You also need to consider what the notification contains. If the notification just says “this thing has changed” without saying what the change is, then when receiving the notification, a consumer would need to go the origin and fetch the new data. On the other hand, if the notification contains the current state of the data, then consumers can load that directly into their local cache. Having a notification containing more data can cause issues regarding size and also carries a risk of potentially exposing sensitive data too broadly. We previously explored this trade-off in more depth when looking at event-driven communication in “What’s in an Event?”.

Write-through

With a write-through cache, the cache is updated at the same time as the state in the origin. “At the same time” is where write-through caches get tricky, of course. Implementing a write-through mechanism on a server-side cache is somewhat straightforward, as you could update a database and an in-memory cache within the same transaction without too much difficulty. If the cache is elsewhere, it’s more difficult to reason about what “at the same time” means in terms of these entries being updated.

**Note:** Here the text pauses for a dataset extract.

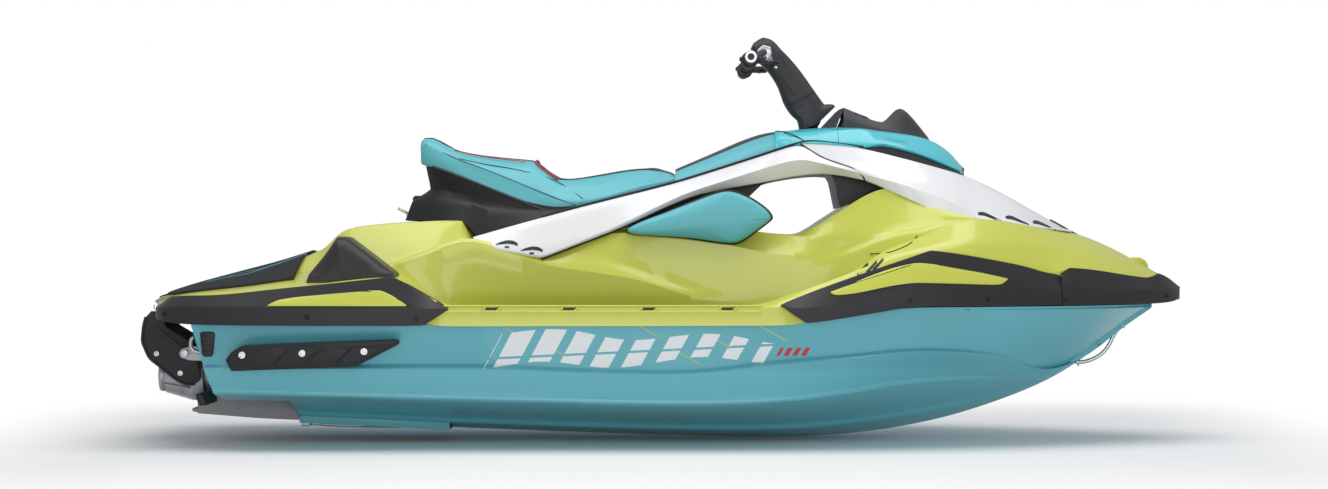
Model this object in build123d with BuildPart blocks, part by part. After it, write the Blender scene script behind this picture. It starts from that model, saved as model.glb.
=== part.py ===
"""A three-seat personal watercraft in separate pieces: hull, deck, seat, steering and jet drive.

Millimetres. +X is the bow, +Y port and +Z up. The origin is on the centreline at the waterline,
mid-length.
"""

import math
import os

from build123d import *

os.makedirs("parts", exist_ok=True)

# Driving dimensions
bond_z = 139  # where the hull moulding meets the deck moulding amidships
gunwale_z = 192
gap = 0.3  # between pieces that are screwed or laid on each other
wall = 25  # of the white side frames

shaft_z = -28  # jet drive's axis
pump_bore_r = 78
pump_wall = 8
tunnel_half = 128
transom_x = -1300

footwell_rear_x, footwell_front_x = -560, 520
footwell_inner_y, footwell_outer_y = 262, 478
footwell_floor_z = 90
pan = 10  # thickness of the footwell's floor
toe_ramp_z = 205  # top of the ramp at the footwell's front

steer_base = (449, 730)  # steering axis where it leaves the cowl, (x, z)
steer_lean = math.degrees(math.atan2(0.488, 0.873))
column_base = Location((steer_base[0], 0, steer_base[1]), (0, -steer_lean, 0))
neck_r, neck_hole_r = 36, 42
stem_r, stem_reach = 14, 120
running = 0.05  # radial play of a shaft in its bearing
grip_end_y = 372

locker_size = (230, 224, 400)
locker_place = (680, 0, 640)
locker_wall = 5

bucket_pivot = (-1433, 41)  # (x, z)
nozzle_pivot_x = -1405


def fair(*points):
    """A smooth curve through (x, value) points, as a function of x that stays level past its ends."""
    slopes = []
    for i in range(len(points)):
        before = points[max(i - 1, 0)]
        after = points[min(i + 1, len(points) - 1)]
        slopes.append((after[1] - before[1]) / (after[0] - before[0]))

    def value(x):
        if x <= points[0][0]:
            return points[0][1]
        for i in range(1, len(points)):
            (x0, v0), (x1, v1) = points[i - 1], points[i]
            if x <= x1:
                span = x1 - x0
                t = (x - x0) / span
                rise = (2 * t**3 - 3 * t**2 + 1) * v0 + (3 * t**2 - 2 * t**3) * v1
                lean = (t**3 - 2 * t**2 + t) * slopes[i - 1] + (t**3 - t**2) * slopes[i]
                return rise + lean * span
        return points[-1][1]

    return value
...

With a write-behind cache, the cache itself is updated first, and then the origin is updated. Conceptually, you can think of the cache as a buffer. Writing into the cache is faster than updating the origin. So we write the result into the cache, allowing faster subsequent reads, and trust that the origin will be updated afterward.

While write-behind caches are often used for in-process optimization, I’ve seen them much more rarely used for microservice architectures, partly due to the fact that other, more straightforward forms of caching are good enough, but largely due to the complexity of handling the loss of unwritten cached data.